A pair of Chinatown buildings occupied by two restaurants and a speakeasy are scheduled to be auctioned off Wednesday, according to a notice that appeared in court records this week.
New York-based Global Bank foreclosed on the mixed-use properties at 43 and 45 Mott St. after their owner, a limited liability company named after the address, defaulted on a $10.2 million loan in 2022, documents show. In October the New York state Supreme Court issued a judgment of $13 million plus interest on the two adjacent properties, between Bayard and Pell streets, which will be sold to the highest bidder.
The 6-story building at 43 Mott St. is occupied by Cha Kee, a Japanese-accented Cantonese restaurant, with 16 rental units above it. Next door, the 5-story building at 45 Mott St. is occupied by chef Danny Bowien’s Mission Chinese Food, which started out in San Francisco, as well as the carnival-themed subterranean bar Basement, and an additional 11 rental apartments on the upper floors. None of the units in the residential portion of either property are available; a studio at No. 43 rented in July for $2,050, and a two-bedroom at No. 45 rented the same month for $3,500, according to information from StreetEasy.

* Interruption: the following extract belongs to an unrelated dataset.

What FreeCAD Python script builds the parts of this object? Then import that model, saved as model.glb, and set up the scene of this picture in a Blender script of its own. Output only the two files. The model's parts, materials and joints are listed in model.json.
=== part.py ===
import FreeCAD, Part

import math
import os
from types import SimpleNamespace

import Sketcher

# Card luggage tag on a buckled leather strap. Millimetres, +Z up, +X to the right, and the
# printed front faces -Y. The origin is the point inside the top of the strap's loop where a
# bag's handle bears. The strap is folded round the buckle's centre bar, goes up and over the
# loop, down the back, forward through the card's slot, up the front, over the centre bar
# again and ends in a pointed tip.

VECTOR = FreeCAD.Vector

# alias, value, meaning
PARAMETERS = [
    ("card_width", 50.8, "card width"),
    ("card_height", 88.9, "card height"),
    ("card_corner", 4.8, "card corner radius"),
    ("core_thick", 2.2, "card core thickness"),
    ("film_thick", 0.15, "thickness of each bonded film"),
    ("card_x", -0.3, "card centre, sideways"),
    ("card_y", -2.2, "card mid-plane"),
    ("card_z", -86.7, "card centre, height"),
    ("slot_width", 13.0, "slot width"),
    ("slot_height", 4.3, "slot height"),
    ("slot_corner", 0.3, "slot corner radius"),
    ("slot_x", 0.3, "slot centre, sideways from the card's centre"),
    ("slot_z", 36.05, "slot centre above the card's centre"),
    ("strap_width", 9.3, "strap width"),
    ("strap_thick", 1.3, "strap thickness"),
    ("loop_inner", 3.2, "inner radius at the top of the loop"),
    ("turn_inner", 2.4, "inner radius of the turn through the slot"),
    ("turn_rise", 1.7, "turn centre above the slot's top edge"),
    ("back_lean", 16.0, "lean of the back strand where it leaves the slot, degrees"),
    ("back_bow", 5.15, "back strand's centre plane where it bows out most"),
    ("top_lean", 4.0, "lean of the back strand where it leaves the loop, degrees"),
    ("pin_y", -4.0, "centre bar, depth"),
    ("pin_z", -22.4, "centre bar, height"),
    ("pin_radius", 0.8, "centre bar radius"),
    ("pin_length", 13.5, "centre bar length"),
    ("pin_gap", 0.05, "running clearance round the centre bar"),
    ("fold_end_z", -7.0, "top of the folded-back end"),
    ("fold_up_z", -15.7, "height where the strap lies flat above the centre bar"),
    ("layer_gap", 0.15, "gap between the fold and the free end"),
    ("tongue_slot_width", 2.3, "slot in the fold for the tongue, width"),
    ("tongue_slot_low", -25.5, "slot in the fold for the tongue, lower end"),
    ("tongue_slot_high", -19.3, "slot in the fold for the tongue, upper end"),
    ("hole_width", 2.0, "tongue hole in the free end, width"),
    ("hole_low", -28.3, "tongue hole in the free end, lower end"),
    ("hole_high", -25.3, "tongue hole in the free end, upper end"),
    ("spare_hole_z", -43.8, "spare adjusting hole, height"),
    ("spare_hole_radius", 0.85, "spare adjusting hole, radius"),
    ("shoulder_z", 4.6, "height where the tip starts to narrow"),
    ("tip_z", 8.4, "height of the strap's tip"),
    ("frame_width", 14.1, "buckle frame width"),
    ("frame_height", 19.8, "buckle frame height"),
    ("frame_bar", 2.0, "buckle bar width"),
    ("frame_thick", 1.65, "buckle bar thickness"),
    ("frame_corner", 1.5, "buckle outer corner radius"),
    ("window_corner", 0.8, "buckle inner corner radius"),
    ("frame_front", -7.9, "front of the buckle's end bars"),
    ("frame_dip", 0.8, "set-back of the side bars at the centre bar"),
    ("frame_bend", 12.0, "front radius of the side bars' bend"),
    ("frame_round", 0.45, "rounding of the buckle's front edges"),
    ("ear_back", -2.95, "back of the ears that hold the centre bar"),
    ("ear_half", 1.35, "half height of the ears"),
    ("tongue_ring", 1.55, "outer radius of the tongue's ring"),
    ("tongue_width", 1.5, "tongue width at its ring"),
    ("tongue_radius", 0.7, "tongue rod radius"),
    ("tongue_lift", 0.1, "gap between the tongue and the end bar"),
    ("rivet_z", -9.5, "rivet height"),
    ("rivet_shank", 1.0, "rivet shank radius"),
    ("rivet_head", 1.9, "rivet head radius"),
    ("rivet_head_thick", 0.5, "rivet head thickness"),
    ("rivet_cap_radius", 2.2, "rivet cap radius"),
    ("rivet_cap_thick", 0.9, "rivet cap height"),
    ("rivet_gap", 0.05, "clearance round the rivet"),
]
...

Neither of the restaurants nor the speakeasy returned requests for comment by press time. It’s unlikely, however, that they will be affected by the auction except that they will get a new landlord.
The foreclosure action also names individual defendants Kevin Ye and Ping Cheung, who signed for the original loan in 2020, records show, after the two neighboring Mott Street properties were purchased from Dean Galasso for $8.2 million in 2016, according to a deed from that time. Galasso was indicted a year later by now-disgraced former Attorney General Eric Schneiderman on charges of mortgage fraud stemming from an investigation into alleged tenant harassment at one of his buildings on the Lower East Side, multiple news outlets reported in 2017. It’s unclear, however, what came of those charges. Galasso, who apparently faced up to 25 years in prison, has remained out of the headlines since then and does not appear in any state court records. In 2018, just months after Galasso’s indictment, Schneiderman resigned following multiple assault claims against him. Attorney General Letitia James, Schneiderman’s ultimate successor, did not immediately respond to a request for comment.
Attempts to reach both Ye and Cheung were unsuccessful by press time, and Gary Trop, an attorney at the Queens-based firm Trop Law Group, which is representing the plaintiff, did not respond to a request for comment.